Assim, exigimos que o governo britânico anule a proscrição da Palestine Action. A acção directa não é terrorismo. É uma táctica legítima empregada quando os canais democráticos não reflectem a vontade do povo. Quando o governo viola a lei, os cidadãos têm a responsabilidade moral de agir em defesa da vida, dos direitos humanos e da dignidade colectiva.
Exigimos também um pedido de desculpas de Yvette Cooper por liderar uma campanha difamatória numa tentativa cínica de justificar a sua decisão de proscrever a Palestine Action. A sua alegação de que a Palestine Action era uma organização violenta «possivelmente financiada pelo Irão» não tem qualquer fundamento factual.
5. Encerrar a Elbit
Muitas de nós estamos presas por alegadamente termos tomado medidas contra a Elbit Systems, o maior fabricante de armas de Israel.
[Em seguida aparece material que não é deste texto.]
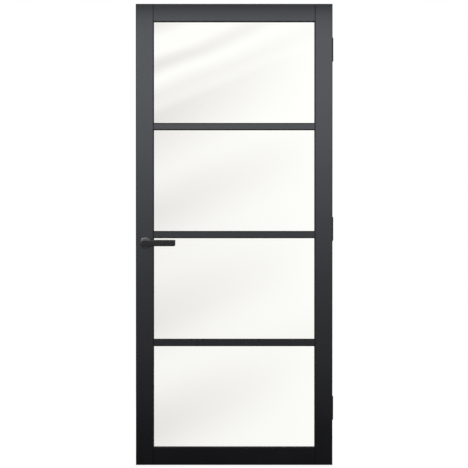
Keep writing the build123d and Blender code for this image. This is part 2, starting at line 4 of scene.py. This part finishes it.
import bpy
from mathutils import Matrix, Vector


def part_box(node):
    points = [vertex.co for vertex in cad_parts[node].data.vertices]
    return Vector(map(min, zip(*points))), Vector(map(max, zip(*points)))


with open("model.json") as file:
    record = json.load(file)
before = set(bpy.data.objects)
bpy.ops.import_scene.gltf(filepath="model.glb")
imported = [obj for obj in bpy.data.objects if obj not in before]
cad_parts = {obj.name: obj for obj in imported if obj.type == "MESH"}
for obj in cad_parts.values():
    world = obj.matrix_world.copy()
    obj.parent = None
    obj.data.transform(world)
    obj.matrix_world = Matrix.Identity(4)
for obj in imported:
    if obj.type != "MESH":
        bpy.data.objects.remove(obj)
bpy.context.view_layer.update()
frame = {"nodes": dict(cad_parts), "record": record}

# The leaf itself is all CAD. This script gives its pieces their materials, and adds the camera,
# a floor, a world, a card that only gloss shows, and three lamps.
nodes = frame["nodes"]
slot_of = {part["node"]: part["material_slot"] for part in frame["record"]["subparts"]}
scene = bpy.context.scene
scene.view_settings.view_transform = "Standard"

# The camera that fits the leaf's edges in the photograph.
FRONT_FACE = -0.020
CAMERA_DISTANCE = 12.0
CAMERA_HEIGHT = 1.160
CAMERA_SIDE = -0.0007
LOOK_DOWN = math.radians(0.655)
LENS = 208.7
SENSOR_WIDTH = 36.0
CLIP_END = 100.0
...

Desde 2012, a Elbit ganhou 25 contratos públicos no Reino Unido, num valor total superior a 355 milhões de libras. Agora, o Ministério da Defesa está a preparar-se para assinar um contrato de 2,7 mil milhões de libras com a Elbit, que a designaria como «parceira estratégica» e permitiria à empresa treinar 60 000 soldados britânicos por ano.
Exigimos que o governo não utilize o dinheiro dos contribuintes para financiar a máquina do genocídio e que rescinda este contrato. Além disso, exigimos que todas as instalações da Elbit Systems e das suas subsidiárias no Reino Unido sejam encerradas definitivamente.
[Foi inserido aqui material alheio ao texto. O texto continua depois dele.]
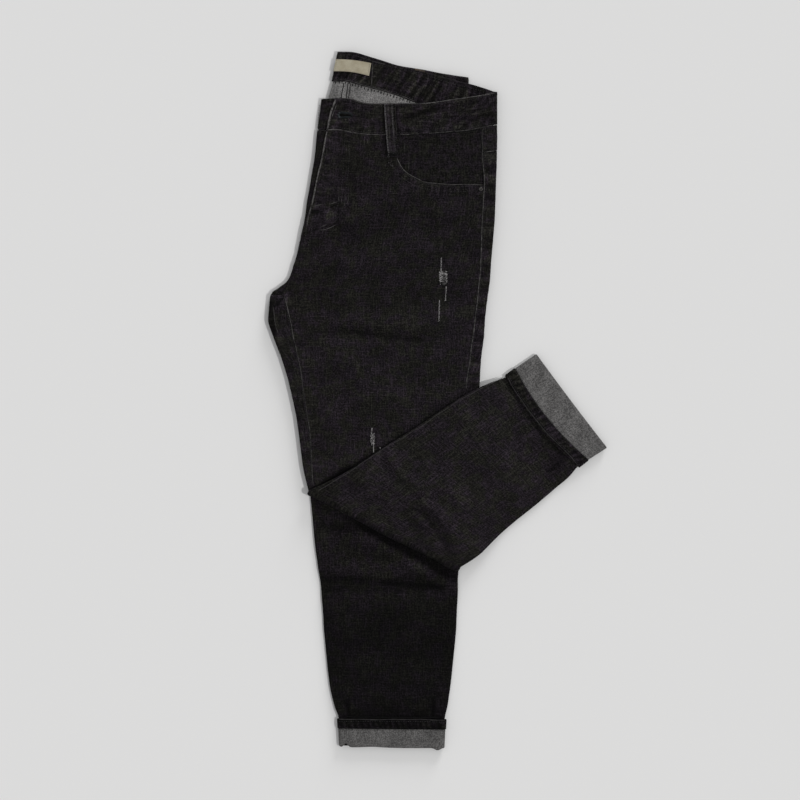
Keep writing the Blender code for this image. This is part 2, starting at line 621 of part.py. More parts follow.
# --- inner layers: the hidden layers of the stack as one rounded solid
rings = []
levels = [(s.left_x, s.left_y, s.right_x, s.right_y, s.low, s.high) for s in INNER_TOP]
for y in INNER_LEVELS:
    above = y > 143.0
    inset = (9.0 if y < 165.0 else 4.5) if above else LAP + 1.0
    lx = max(edge_x(LEFT_THIGH, "left", y), edge_x(RIGHT_LEG, "left", y)) + inset
    rx = min(edge_x(LEFT_THIGH, "right", y), edge_x(RIGHT_LEG, "right", y)) - LAP - 1.0
    tube = float(np.interp(-y, [-s.left_y for s in LEFT_THIGH], column(LEFT_THIGH, "height")))
    under_fly = 1.6 if y > 235.0 else 0.0
    levels.append((lx, y, rx, y, WALL + POCKET_STEP + 0.4, 2 * tube + LAYER_GAP - WALL - 0.6 - under_fly))
for lx, ly, rx, ry, low, high in levels:
    c = min((high - low) * 0.42, 3.0)
    slope = (ry - ly) / (rx - lx)
    outline = [(0, low + c), (c * 0.3, low + c * 0.3), (c, low), (rx - lx - c, low), (rx - lx - c * 0.3, low + c * 0.3),
               (rx - lx, low + c), (rx - lx, high - c), (rx - lx - c * 0.3, high - c * 0.3), (rx - lx - c, high),
               (c, high), (c * 0.3, high - c * 0.3), (0, high - c)]
    rings.append([Vector((lx + u, ly + slope * u, z)) for u, z in outline])
inner_layers = closed_loft("inner_layers", rings, denim_inside("denim_inner_layers"), jeans)

# --- pocket openings: the front is cut along the curve, a facing lies deeper
facing_top = LEFT_THIGH[0].base + LEFT_THIGH[0].height - POCKET_STEP


def pocket_outline(shift, inset, seam_side, band_side):
    """Corner between the pocket's edge, the side seam and the waistband seam."""
    n = len(POCKET_EDGE)
    pts = []
    for i, p in enumerate(POCKET_EDGE):
        a, b = POCKET_EDGE[max(i - 1, 0)], POCKET_EDGE[min(i + 1, n - 1)]
        t = Vector((b.x - a.x, b.y - a.y)).normalized()
        pts.append((p.x + shift.x - t.y * inset, p.y + shift.y + t.x * inset))
    pts[-1] = (seam_side(pts[-1][1]), pts[-1][1])
    top = band_side(pts[-1][0])
    middle = [x for x in (50.0, 30.0, 8.0, -15.0, -33.0)]
    pts.append((seam_side(top), top))
    pts += [(x + shift.x, band_side(x + shift.x)) for x in middle if x + shift.x < seam_side(top) - 5]
    pts.append((pts[0][0], band_side(pts[0][0])))
    return pts


def left_seam(y):
    rows = thigh[:6]
    ys = [s.right_y for s in rows][::-1]
    xs = [s.right_x - s.seam_right for s in rows][::-1]
    return float(np.interp(y, ys, xs))


def right_seam(y):
    rows = right[:6]
    ys = [s.right_y for s in rows][::-1]
    xs = [s.right_x - s.seam_right for s in rows][::-1]
    return float(np.interp(y, ys, xs))


def right_band(x):
    a, b = RIGHT_LEG[0], RIGHT_LEG[0]
    return a.left_y + (b.right_y - a.left_y) * (x - a.left_x) / (b.right_x - a.left_x)


def widened(outline, by_right, by_top, pocket):
    """The cutter's outline: the facing's, grown past the panel's own edges."""
    n = len(pocket)
    grown = list(outline)
    for k in range(n - 1, len(outline)):
        x, y = outline[k]
        grown[k] = (x + (by_right if k in (n - 1, n) else 0.0), y + (by_top if k >= n else 0.0))
    return grown


outline = pocket_outline(PocketShift(0, 0), GAP, lambda y: left_seam(y) - GAP / 2 - 0.2, lambda x: seam_y(x) - GAP - 0.1)
pocket_facing_left = plate("pocket_facing_left", outline, facing_top - WALL, facing_top, denim("denim_pocket_facing_left"), jeans)
outer = pocket_outline(PocketShift(0, 0), 0.0, lambda y: left_seam(y) - GAP / 2, lambda x: seam_y(x) - GAP)
cutter = plate("pocket_cut_left", widened(outer, 2.5, 3.0, POCKET_EDGE), facing_top - 4, facing_top + 4, denim("cutter_left"), cutters)
cut(front_left, cutter)

outline = pocket_outline(RIGHT_POCKET, GAP, lambda y: right_seam(y) - GAP / 2 - 0.3, lambda x: right_band(x) - GAP - 1.4)
pocket_facing_right = plate("pocket_facing_right", outline, POCKET_STEP, POCKET_STEP + WALL, denim("denim_pocket_facing_right"), jeans)
outer = pocket_outline(RIGHT_POCKET, 0.0, lambda y: right_seam(y) - GAP / 2, lambda x: right_band(x) - GAP - 0.6)
cutter = plate("pocket_cut_right", widened(outer, 2.5, 3.0, POCKET_EDGE), -3.0, 3.0, denim("cutter_right"), cutters)
cut(front_right, cutter)

# --- turn-ups: the leg turned outward on itself, with its doubled hem
ring_turned = turned[-3:]
ring_right = right[-3:]


def ring_path(st, out, flat_cols=4):
    w = width(st)
    fold = side_fold(st.height, out)
    right_fold = [(w - u, v) for u, v in fold[::-1]]
    low = [(fold[-1][0] + (right_fold[0][0] - fold[-1][0]) * k / flat_cols, fold[-1][1]) for k in range(1, flat_cols)]
    top = [(right_fold[-1][0] + (fold[0][0] - right_fold[-1][0]) * k / flat_cols, fold[0][1]) for k in range(1, flat_cols)]
    return fold + low + right_fold + top


def along(rows, back):
    """The station `back` mm before the end of the turn-up."""
    a, b = rows[-2], rows[-1]
    span = 0.5 * (math.hypot(b.left_x - a.left_x, b.left_y - a.left_y)
                  + math.hypot(b.right_x - a.right_x, b.right_y - a.right_y))
    if back <= span:
        return between(b, a, back / span)
    c = rows[-3]
    span2 = 0.5 * (math.hypot(a.left_x - c.left_x, a.left_y - c.left_y)
                   + math.hypot(a.right_x - c.right_x, a.right_y - c.right_y))
    return between(a, c, (back - span) / span2)


def turn_up(side, rows, finish):
    span = 0.5 * (math.hypot(rows[1].left_x - rows[2].left_x, rows[1].left_y - rows[2].left_y)
                  + math.hypot(rows[1].right_x - rows[2].right_x, rows[1].right_y - rows[2].right_y))
    half = CUFF_OUT / 2
    turn = [(CUFF_END - 0.5, 0.0), (WALL / 2 + half * 0.3, half * 0.3), (WALL / 2, half), (WALL / 2 + half * 0.3, half * 1.7),
            (CUFF_END, CUFF_OUT), (span * 0.55, CUFF_OUT), (span - GAP / 2, CUFF_OUT)]
    grid = []
    for back, out in turn:
        st = along(rows, back)
        grid.append([finish(place(st, u, v, "down")) for u, v in ring_path(st, out)])
    cuff = sheet("cuff_" + side, grid, WALL, denim_inside("denim_cuff_" + side), jeans, ring=True)
    grid = []
    for f in (0.0, 0.5, 1.0):
        st = between(rows[1], rows[0], f) if f else along(rows, span + GAP / 2)
        grid.append([finish(place(st, u, v, "down")) for u, v in ring_path(st, HEM_OUT)])
    hem = sheet("hem_" + side, grid, HEM, denim("denim_hem_" + side), jeans, ring=True)
    return cuff, hem


turn_up("left", ring_turned, lowered)
turn_up("right", ring_right, lambda p: p)

# --- belt loops, label, patch and rivet
band_top = LEFT_THIGH[0].base + LEFT_THIGH[0].height
LoopPoint = namedtuple("LoopPoint", "left_x left_y right_x right_y lift")
LOOP = [
    LoopPoint(-67.3, 386.2, -52.8, 386.2, 0.0), LoopPoint(-67.0, 378.0, -52.4, 378.0, 0.5),
    LoopPoint(-66.2, 365.0, -51.5, 365.0, 0.8), LoopPoint(-65.4, 350.0, -50.8, 350.0, 0.8),
    LoopPoint(-64.0, 332.0, -49.8, 332.0, 0.5), LoopPoint(-62.4, 316.6, -48.4, 316.6, 0.0),
]
LOOP_WALL = 1.5
grid = [[Vector((p.left_x, p.left_y, band_top + 0.3 + LOOP_WALL / 2 + p.lift)),
         Vector((p.right_x, p.right_y, band_top + 0.3 + LOOP_WALL / 2 + p.lift))] for p in LOOP]
sheet("belt_loop_front_left", grid, LOOP_WALL, denim("denim_belt_loop_front_left"), jeans)

plate("belt_loop_back_right", [(11.1, 425.8), (26.0, 423.4), (26.0, 417.4), (11.1, 421.2)], 6.3, 7.8,
      denim("denim_belt_loop_back_right"), jeans)
plate("leather_patch", [(-27.6, 433.0), (-15.1, 430.0), (-15.1, 428.0), (-27.6, 431.0)], 6.3, 7.6,
      material("brown_leather", (0.11, 0.06, 0.03), 0.6), jeans)
back_top = 7.3 + BAND / 2
plate("waistband_label", [(-127.6, 444.6), (-84.2, 439.8), (-87.1, 423.2), (-130.8, 428.4)], back_top + 0.3, back_top + 0.3 + LABEL,
      material("woven_label", (0.42, 0.38, 0.28), 0.8), jeans)

RIVET = namedtuple("RIVET", "x y radius height")(58.0, 275.9, 3.4, 1.2)
bm = bmesh.new()
bmesh.ops.create_cone(bm, cap_ends=True, segments=20, radius1=RIVET.radius * MM, radius2=RIVET.radius * 0.62 * MM,
                      depth=RIVET.height * MM)
mesh = bpy.data.meshes.new("rivet_left")
bm.to_mesh(mesh)
bm.free()
rivet = bpy.data.objects.new("rivet_left", mesh)
jeans.objects.link(rivet)
rivet.data.materials.append(material("dark_metal", (0.06, 0.06, 0.065), 0.35, 1.0))
rivet_top = float(np.interp(-RIVET.y, [-s.left_y for s in LEFT_THIGH], [s.base + s.height for s in LEFT_THIGH]))
rivet.location = ((RIVET.x - ORIGIN[0]) * MM, (RIVET.y - ORIGIN[1]) * MM, (rivet_top + 0.4 + RIVET.height / 2) * MM)
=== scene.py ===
"""The looks of the folded black denim jeans. Everything is in the CAD's frame.

The tables are in millimetres in plan; places named "at" are read in the
photograph's own frame, 800 across, 1.3 mm to each of its units.
"""

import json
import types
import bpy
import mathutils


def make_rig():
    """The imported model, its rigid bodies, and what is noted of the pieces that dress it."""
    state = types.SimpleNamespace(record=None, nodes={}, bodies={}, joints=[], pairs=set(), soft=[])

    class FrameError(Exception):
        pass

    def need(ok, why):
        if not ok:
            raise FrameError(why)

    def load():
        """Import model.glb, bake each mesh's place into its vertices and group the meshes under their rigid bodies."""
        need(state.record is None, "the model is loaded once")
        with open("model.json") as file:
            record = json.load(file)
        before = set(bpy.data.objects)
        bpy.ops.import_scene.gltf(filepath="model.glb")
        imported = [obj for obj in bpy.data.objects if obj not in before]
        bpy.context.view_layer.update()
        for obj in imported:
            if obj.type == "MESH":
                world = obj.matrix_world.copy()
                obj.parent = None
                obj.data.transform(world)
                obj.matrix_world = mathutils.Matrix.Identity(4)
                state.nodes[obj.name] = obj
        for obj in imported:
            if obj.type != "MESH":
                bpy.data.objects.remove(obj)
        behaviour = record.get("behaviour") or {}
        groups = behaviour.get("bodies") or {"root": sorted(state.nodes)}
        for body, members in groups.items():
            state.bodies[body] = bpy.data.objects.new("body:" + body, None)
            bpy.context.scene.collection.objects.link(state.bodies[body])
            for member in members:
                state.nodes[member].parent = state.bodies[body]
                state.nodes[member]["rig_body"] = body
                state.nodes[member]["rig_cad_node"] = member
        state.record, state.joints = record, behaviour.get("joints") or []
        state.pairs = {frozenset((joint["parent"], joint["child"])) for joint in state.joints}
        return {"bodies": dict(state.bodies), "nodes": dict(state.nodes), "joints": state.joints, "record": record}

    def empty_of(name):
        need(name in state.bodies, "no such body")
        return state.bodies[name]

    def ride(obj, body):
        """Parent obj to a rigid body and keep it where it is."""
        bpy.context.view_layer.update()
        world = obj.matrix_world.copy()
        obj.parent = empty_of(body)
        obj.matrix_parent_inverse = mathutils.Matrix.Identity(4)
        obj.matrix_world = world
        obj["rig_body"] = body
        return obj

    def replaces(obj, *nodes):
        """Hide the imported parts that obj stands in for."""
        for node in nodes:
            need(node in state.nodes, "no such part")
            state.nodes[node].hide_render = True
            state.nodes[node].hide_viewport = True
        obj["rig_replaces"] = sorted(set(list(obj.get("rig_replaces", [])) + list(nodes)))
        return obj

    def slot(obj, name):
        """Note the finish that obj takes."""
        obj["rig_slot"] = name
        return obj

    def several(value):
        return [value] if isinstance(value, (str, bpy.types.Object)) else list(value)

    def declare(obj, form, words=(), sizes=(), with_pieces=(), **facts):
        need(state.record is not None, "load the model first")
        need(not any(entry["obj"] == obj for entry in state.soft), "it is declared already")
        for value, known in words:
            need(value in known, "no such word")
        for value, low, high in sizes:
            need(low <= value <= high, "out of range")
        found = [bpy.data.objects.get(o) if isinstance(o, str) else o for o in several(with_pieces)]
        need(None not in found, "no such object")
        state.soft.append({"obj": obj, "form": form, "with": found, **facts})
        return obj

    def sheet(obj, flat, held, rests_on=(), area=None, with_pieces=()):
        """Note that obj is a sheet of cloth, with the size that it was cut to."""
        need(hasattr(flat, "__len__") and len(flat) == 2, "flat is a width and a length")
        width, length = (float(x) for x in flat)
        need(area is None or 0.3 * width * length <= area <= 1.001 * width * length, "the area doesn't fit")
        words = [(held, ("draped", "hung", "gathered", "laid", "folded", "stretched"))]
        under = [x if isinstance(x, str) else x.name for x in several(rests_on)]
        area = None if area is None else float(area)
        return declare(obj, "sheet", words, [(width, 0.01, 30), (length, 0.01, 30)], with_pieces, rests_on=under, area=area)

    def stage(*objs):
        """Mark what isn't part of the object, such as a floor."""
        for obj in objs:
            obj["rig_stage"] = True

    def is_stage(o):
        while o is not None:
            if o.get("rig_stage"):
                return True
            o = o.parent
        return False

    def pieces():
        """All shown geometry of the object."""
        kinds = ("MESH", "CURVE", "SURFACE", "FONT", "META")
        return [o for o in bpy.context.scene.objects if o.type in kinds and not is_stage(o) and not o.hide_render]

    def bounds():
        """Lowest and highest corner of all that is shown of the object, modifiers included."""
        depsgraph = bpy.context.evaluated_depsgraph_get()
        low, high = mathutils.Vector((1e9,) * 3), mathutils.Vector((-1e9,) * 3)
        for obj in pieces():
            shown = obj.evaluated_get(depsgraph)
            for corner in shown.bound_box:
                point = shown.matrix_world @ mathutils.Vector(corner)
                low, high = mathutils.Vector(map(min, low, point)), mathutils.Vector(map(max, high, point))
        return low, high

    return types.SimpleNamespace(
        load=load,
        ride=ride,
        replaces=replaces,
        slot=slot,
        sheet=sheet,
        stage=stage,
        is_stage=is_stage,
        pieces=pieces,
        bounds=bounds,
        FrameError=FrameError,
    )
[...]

da Carta à Ministra do Interior
O Dr. Asim Qureshi, director de investigação da CAGE International, afirmou:
Esta greve de fome, se avançar, será a primeira do género em pelo menos duas décadas. Coloca em evidência a violência do sistema prisional no Reino Unido, uma violência que muitas vezes associamos a lugares distantes. De Guantanamo a Gaza, a infra-estrutura de leis de terror autoritárias criadas para prender, silenciar e suprimir acções em prol da Palestina e vozes que desafiam guerras e genocídios deve ser desmantelada. Os prisioneiros são o coração pulsante do nosso movimento por justiça. Devemos honrar os seus sacrifícios e desafiar as injustiças por eles enfrentadas.